Che Giovanni Paolo II suscitasse attorno a sé delle percezioni assolutamente uniche può testimoniarlo chiunque lo abbia avvicinato. Chi scrive lo ha avvicinato molte volte, da cronista delle visite papali in Abruzzo, Marche e Molise. Lo ha osservato e ne ha analizzato sguardi e movimenti. Traendone sensazioni del tutto inspiegabili e inedite.

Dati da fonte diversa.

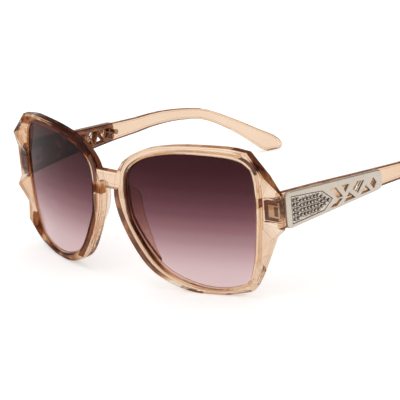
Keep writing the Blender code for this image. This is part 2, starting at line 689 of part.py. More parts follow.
def temple_arm(name, finish):
    rings = []
    for share, *_ in TEMPLE_SHARES:
        bottom, top, inner, outer = temple_section(share)
        y = TEMPLE_FRONT + share * TEMPLE_LENGTH
        section = rounded_rectangle((inner, bottom), (outer, top), TEMPLE_ROUND)
        rings.append([(x, y, max(z, 0.0)) for x, z in section])
    arm = loft_object(name, rings)
    low_x, high_x = TEMPLE_INNER - CUT_OVERRUN, TEMPLE_OUTER + CUT_OVERRUN
    for window in truss_windows() + arm_slots():
        combine(arm, side_prism("window", [on_plaque(*p) for p in window], low_x, high_x), "DIFFERENCE")
    for place in PIN_SHARES:
        combine(arm, pin_hole("hole", place, low_x, high_x), "DIFFERENCE")
    splayed(arm)
    notch_radius = BARREL_RADIUS + CLEARANCE
    notch = turned_object("notch", (HINGE_X, HINGE_Y, 0.0), 2,
                          ((notch_radius, HINGE_BOTTOM - 2 * CLEARANCE),
                           (notch_radius, HINGE_TOP + SCREW_HEAD_HEIGHT + 3 * CLEARANCE)))
    combine(arm, notch, "DIFFERENCE")
    return finished(arm, finish)


# Plaque and crystals

def barred_slits():
    """Slanted slits side by side in a four-sided window, between its lower and its upper edge."""
    low_start, low_end, high_end, high_start = BARRED_SHARES

    def between(start, end, t):
        return tuple(a + (b - a) * t for a, b in zip(start, end))

    width = SLIT_SHARE / (BARRED_SLITS - 1 + SLIT_SHARE)
    slits = []
    for i in range(BARRED_SLITS):
        near = i * (1 - width) / (BARRED_SLITS - 1)
        far = near + width
        slits.append((between(low_start, low_end, near), between(low_start, low_end, far),
                      between(high_start, high_end, far), between(high_start, high_end, near)))
    return tuple(slits)


def plaque(name, finish):
    """Pierced metal plaque with a sunk bed for the crystal panel and thin bars across one window."""
    corners = [on_plaque(0.0, 0.0), on_plaque(1.0, 0.0), on_plaque(1.0, 1.0), on_plaque(0.0, 1.0)]
    outline = rounded_polygon(corners, PLAQUE_CORNER, steps=4)
    windows = [[on_plaque(*p) for p in window] for window in WINDOW_SHARES]
    slits = [[on_plaque(*p) for p in slit] for slit in barred_slits()]
    relief = shrunk([on_plaque(*p) for p in BARRED_SHARES], -CLEARANCE)
    bed = [on_plaque(*p) for p in PANEL_SHARES]
    bars_back = PLAQUE_FACE - BAR_THICKNESS
    bm = bmesh.new()

    def row(points, x):
        return [bm.verts.new((x, y, z)) for y, z in points]

    front_loops, back_loops, bar_loops = [], [], []
    edges = [(outline, PLAQUE_CHAMFER, PLAQUE_BACK, back_loops)]
    edges += [(window, -PLAQUE_CHAMFER / 2, PLAQUE_BACK, back_loops) for window in windows]
    edges += [(slit, -SLIT_CHAMFER, bars_back, bar_loops) for slit in slits]
    for loop, chamfer, back_x, loops in edges:
        back = row(loop, back_x)
        side = row(loop, PLAQUE_FACE - abs(chamfer))
        front = row(shrunk(loop, chamfer), PLAQUE_FACE)
        strip(bm, back, side)
        strip(bm, side, front)
        front_loops.append(front)
        loops.append(back)
    relief_back, relief_floor = row(relief, PLAQUE_BACK), row(relief, bars_back)
    strip(bm, relief_back, relief_floor)
    back_loops.append(relief_back)
    bar_loops.insert(0, relief_floor)
    bed_top = row(bed, PLAQUE_FACE)
    bed_floor = row(bed, PLAQUE_FACE - POCKET_DEPTH)
    strip(bm, bed_top, bed_floor)
    bm.faces.new(bed_floor)
    front_loops.append(bed_top)
    for loops in (front_loops, back_loops, bar_loops):
        fill_between(bm, loops)
    return splayed(new_object(name, bm, finish))


def stone_places(outline):
    """Centres of the stones: rows along the panel, each row centred on its height."""
    area_low = min(p[1] for p in outline)
    area_high = max(p[1] for p in outline)
    rows = int((area_high - area_low) / STONE_PITCH)
    margin = STONE_PITCH / 2
    start_y = min(p[0] for p in outline) + margin
    places = []
    for i in range(rows + 1):
        for column in range(int(PLAQUE_LENGTH / STONE_PITCH)):
            y = start_y + column * STONE_PITCH
            low, high = span_at(outline, y)
            count = int((high - low) / STONE_PITCH)
            if i < count:
                z = (low + high) / 2 + (i - (count - 1) / 2) * STONE_PITCH
                places.append((y, z))
    return places


def span_at(outline, y):
    """Lowest and highest point of the outline at this y, both zero beyond it."""
    heights = []
    for a, b in zip(outline, outline[1:] + outline[:1]):
        if min(a[0], b[0]) <= y < max(a[0], b[0]):
            heights.append(a[1] + (b[1] - a[1]) * (y - a[0]) / (b[0] - a[0]))
    return (min(heights), max(heights)) if heights else (0.0, 0.0)


def crystal_panel(name, finish):
    """Bed with its faceted stones, which lies in the plaque's recess."""
    outline = shrunk([on_plaque(*p) for p in PANEL_SHARES], CLEARANCE)
    back_x = PLAQUE_FACE - POCKET_DEPTH + CLEARANCE
    top_x = back_x + PANEL_THICKNESS
    bm = bmesh.new()
    back = [bm.verts.new((back_x, y, z)) for y, z in outline]
    top = [bm.verts.new((top_x, y, z)) for y, z in outline]
    strip(bm, back, top)
    bm.faces.new(back)
    loops = [top]
    for y, z in stone_places(shrunk(outline, CLEARANCE / 2)):
        rings = []
        for radius, rise in STONE_SHARES:
            rings.append([bm.verts.new(p) for p in ring_points((top_x, y, z), radius * STONE_PITCH, 0,
                                                               rise * STONE_HEIGHT, STONE_SIDES)])
        strip(bm, rings[0], rings[1])
        strip(bm, rings[1], rings[2])
        bm.faces.new(rings[2])
        loops.append(rings[0])
    fill_between(bm, loops)
    return splayed(new_object(name, bm, finish, STONE_SHARP_DEGREES))


def plaque_pin(name, place, seat_x, finish):
    """Pin through the temple, with its head on the inner side."""
    y, z = on_plaque(*place)
    head = seat_x - CLEARANCE
    profile = ((PIN_HEAD_RADIUS * PIN_CROWN_SHARE, head - PIN_HEAD_HEIGHT),
               (PIN_HEAD_RADIUS, head - PIN_HEAD_HEIGHT / 2), (PIN_HEAD_RADIUS, head),
               (PIN_RADIUS, head), (PIN_RADIUS, PLAQUE_BACK - CLEARANCE))
    return splayed(turned_object(name, (0.0, y, z), 0, profile, finish))


# Assembly

def empty(name, location, parent=None):
    made = bpy.data.objects.new(name, None)
    made.location = location
    made.parent = parent
    bpy.context.scene.collection.objects.link(made)
    return made


def hang(item, axis, place):
    """Put the item under the empty at this place, with its origin there."""
    item.data.transform(Matrix.Translation(-Vector(place)))
    item.parent = axis


def main():
    clear_scene()
    champagne = material("champagne_plastic", (0.80, 0.58, 0.42), 0.12, transmission=0.6)
    tinted = material("gradient_lens", (0.30, 0.14, 0.19), 0.05, transmission=0.4)
    silver = material("champagne_silver", (0.74, 0.68, 0.60), 0.25, metallic=1.0)
    steel = material("hinge_steel", (0.60, 0.58, 0.55), 0.3, metallic=1.0)
    crystal = material("crystal", (0.85, 0.84, 0.82), 0.08, metallic=0.3)
    fixed = {"front_frame": front_frame(champagne)}
    left = {
        "lens": lens("lens_left", tinted),
        "hinge_front_leaf": front_leaf("hinge_front_leaf_left", steel),
        "hinge_screw": hinge_screw("hinge_screw_left", steel),
        "hinge_temple_leaf": temple_leaf("hinge_temple_leaf_left", steel),
        "temple_arm": temple_arm("temple_arm_left", champagne),
        "temple_plaque": plaque("temple_plaque_left", silver),
        "crystal_panel": crystal_panel("crystal_panel_left", crystal),
        "plaque_pin_front": plaque_pin("plaque_pin_front_left", PIN_SHARES[0],
                                       TEMPLE_INNER - CLEARANCE - TEMPLE_LEAF_THICKNESS, steel),
        "plaque_pin_rear": plaque_pin("plaque_pin_rear_left", PIN_SHARES[1], TEMPLE_INNER, steel),
    }
    carried = ("hinge_temple_leaf", "temple_arm", "temple_plaque", "crystal_panel",
               "plaque_pin_front", "plaque_pin_rear")
    right = {}
    for key, item in left.items():
        sharp = STONE_SHARP_DEGREES if key == "crystal_panel" else SHARP_DEGREES
        right[key] = mirrored(item, f"{key}_right", item.data.materials[0], sharp)

    everything = list(fixed.values()) + list(left.values()) + list(right.values())
    depths = [vertex.co.y for item in everything for vertex in item.data.vertices]
    assembly = empty("sunglasses", (0.0, -(min(depths) + max(depths)) / 2, 0.0))
    for side, pieces in ((1.0, left), (-1.0, right)):
        place = (side * HINGE_X, HINGE_Y, HINGE_Z)
        axis = empty("hinge_axis_left" if side > 0 else "hinge_axis_right", place, assembly)
        for key, item in pieces.items():
            if key in carried:
                hang(item, axis, place)
            else:
                item.parent = assembly
    fixed["front_frame"].parent = assembly
    bpy.context.view_layer.update()
    axis_place = bpy.data.objects["hinge_axis_left"].matrix_world.translation
    print("hinge axis (mm)", [round(c / MM, 3) for c in axis_place])
    print("butt plane (mm)", round((BUTT_Y + assembly.location.y) / MM, 3))
    print("shift to the middle (mm)", round(assembly.location.y / MM, 3))


main()
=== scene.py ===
"""Square sunglasses: finishes, crystals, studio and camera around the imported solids."""
import math

import bmesh
import bpy
from mathutils import Matrix, Vector


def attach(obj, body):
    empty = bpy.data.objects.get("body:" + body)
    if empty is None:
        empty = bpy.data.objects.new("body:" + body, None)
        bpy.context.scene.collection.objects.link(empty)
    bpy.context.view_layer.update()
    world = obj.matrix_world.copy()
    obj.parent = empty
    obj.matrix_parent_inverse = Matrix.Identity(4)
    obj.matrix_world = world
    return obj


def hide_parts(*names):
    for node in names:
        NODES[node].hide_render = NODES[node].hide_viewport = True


MM = 0.001
X, Y, Z = range(3)

# Shape of the front, as in the part

FRONT_RADIUS = 128.0 * MM       # of the curve round the face
BROW_RADIUS = 200.0 * MM        # of the curve from brow to cheek
FRONT_Y = -80.482 * MM          # foremost point of both curves
CURVE_MID = 27.56 * MM          # height of that point and of the lenses' middles
LENS_MID = 34.35 * MM           # distance of a lens's middle from the middle of the nose
OPENING_POWER = 4.0             # the lens openings are close to a curve of this power
OPENING_HALF_WIDTH = 26.1 * MM
OPENING_HALF_HEIGHT = 25.2 * MM
OPENING_LIMIT = 1.055           # their walls and grooves lie inside this multiple of the curve
NOSE_EDGE = 8.7 * MM            # edge of an opening on the nose side, down to NOSE_TOP
NOSE_TOP = 37.6 * MM
NOSE_CURVE = 14.9               # how fast that edge runs outwards below NOSE_TOP
HINGE_HEIGHT = 32.95 * MM
WELD = 0.001 * MM               # points closer than this are one point

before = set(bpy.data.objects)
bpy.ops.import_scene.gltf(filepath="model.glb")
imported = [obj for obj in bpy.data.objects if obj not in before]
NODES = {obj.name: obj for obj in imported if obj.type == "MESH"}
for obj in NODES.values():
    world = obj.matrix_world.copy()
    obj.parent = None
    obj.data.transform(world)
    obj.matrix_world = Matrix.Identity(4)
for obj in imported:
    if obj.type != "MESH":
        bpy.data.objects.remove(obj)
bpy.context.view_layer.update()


# Shader maths

class Value:
    """A socket of a node tree that Python's operators extend with Math nodes."""

    def __init__(self, tree, socket):
        self.tree = tree
        self.socket = socket

    def math(self, operation, *others):
        return node(self.tree, "ShaderNodeMath", {"operation": operation}, dict(enumerate((self, *others))))

    def __add__(self, other):
        return self.math("ADD", other)

    __radd__ = __add__

    def __mul__(self, other):
        return self.math("MULTIPLY", other)

    __rmul__ = __mul__

    def __sub__(self, other):
        return self.math("SUBTRACT", other)

    def __rsub__(self, other):
        return node(self.tree, "ShaderNodeMath", {"operation": "SUBTRACT"}, {0: other, 1: self})

    def __pow__(self, other):
        return self.math("POWER", other)

    def __abs__(self):
        return self.math("ABSOLUTE")

    def __gt__(self, other):
        return self.math("GREATER_THAN", other)

    def __lt__(self, other):
        return self.math("LESS_THAN", other)

    def at_least(self, other):
        return self.math("MAXIMUM", other)

    def at_most(self, other):
        return self.math("MINIMUM", other)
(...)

Sarà sicuramente un caso, ma indimenticabile, che la prima notizia al mondo sulla escursione del papa al Gran Sasso fu lanciata dall’AGI, di cui chi scrive era corrispondente in Abruzzo. Il papa sciatore fece il giro del globo, causando stupore e incredulità, ma era tutto vero. Stupefacente, in quegli anni lontani (fine anni Settanta, primi anni Ottanta del secolo scorso) un pontefice sciatore. Strepitoso giornalisticamente. E confermato.
E poi tante altre occasioni e viaggi, scappatelle e foto rubate. Anche una inattesa, fortuita intervista “clandestina”, fatta di scambi di domande a Giovanni Paolo II ai Piani di Pezza di Rocca di Mezzo.


Siamo alla vigilia del 27 aprile, giorno della canonizzazione. Sull’autostrada ci sono indicazioni del santuario della Ienca, ma non c’è scritto dove uscire per arrivarci. Basterebbe aggiungere “uscita Assergi”. Ma è troppo difficile, forse. Il santuario non ha bagni, non è vigilato, non sono stati eseguiti i lavori mille volte promessi e descritti. Si fatica a tenere aperta la porta della chiesina e la strada ingombra di neve. Mille ostacoli, burocrazie, lentezze, micragnosità economiche, meschinerie e piccolezze da terzo mondo. Il tempo stringe. Giovanni Paolo II è sempre lassù, alla Ienca, presenza indelebile. Lo credono migliaia di pellegrini, che diventeranno decine di migliaia. Nessuno, in fondo, può davvero provare che abbiano torto o ragione. Ma, ricordiamo, nella natura il tempo non esiste nel substrato delle cose. L’Aquila si ridesti dal suo torpore perenne, patologia perniciosa.